## Available data
## START

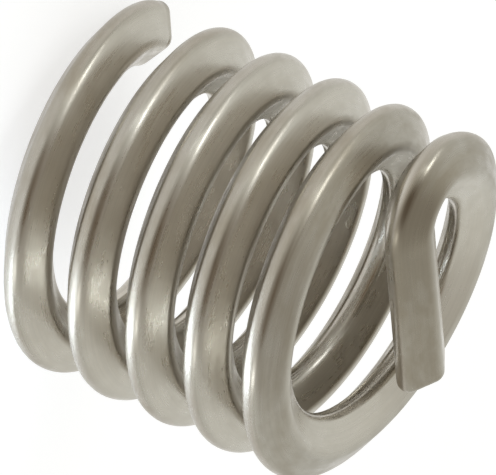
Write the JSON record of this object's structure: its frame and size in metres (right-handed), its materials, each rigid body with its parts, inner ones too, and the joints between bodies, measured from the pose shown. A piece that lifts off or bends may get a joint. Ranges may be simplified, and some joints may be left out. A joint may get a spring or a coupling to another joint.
{
  "type": "helical thread insert",
  "caption": "Coil of diamond-section wire that lines a tapped hole with a new internal thread, with a driving tang bent across its far end.",
  "frame": {"origin": "on the coil's axis, at the lowest point of its free end, which is the surface that it stands on", "axes": "+Z along the coil's axis from the free end to the tang, +X towards the cut face of the free end"},
  "size_m": [0.0046, 0.0045, 0.0049],
  "materials": {
    "stainless_wire": "satin rolled stainless wire"
  },
  "bodies": {
    "root": {"thread_insert": "stainless_wire"}
  },
  "joints": []
}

## END

## Objective
Reproduce the material precisely, including every line.

## Response to this task
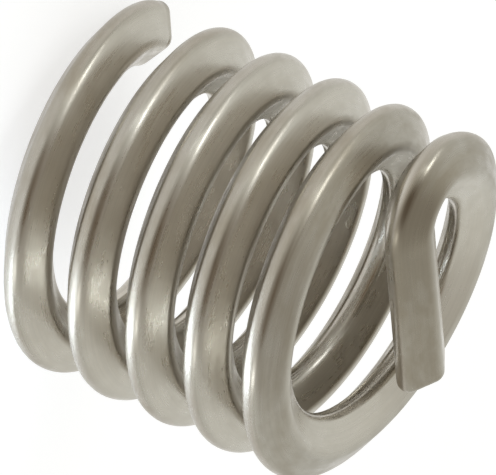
Write the JSON record of this object's structure: its frame and size in metres (right-handed), its materials, each rigid body with its parts, inner ones too, and the joints between bodies, measured from the pose shown. A piece that lifts off or bends may get a joint. Ranges may be simplified, and some joints may be left out. A joint may get a spring or a coupling to another joint.
{
  "type": "helical thread insert",
  "caption": "Coil of diamond-section wire that lines a tapped hole with a new internal thread, with a driving tang bent across its far end.",
  "frame": {"origin": "on the coil's axis, at the lowest point of its free end, which is the surface that it stands on", "axes": "+Z along the coil's axis from the free end to the tang, +X towards the cut face of the free end"},
  "size_m": [0.0046, 0.0045, 0.0049],
  "materials": {
    "stainless_wire": "satin rolled stainless wire"
  },
  "bodies": {
    "root": {"thread_insert": "stainless_wire"}
  },
  "joints": []
}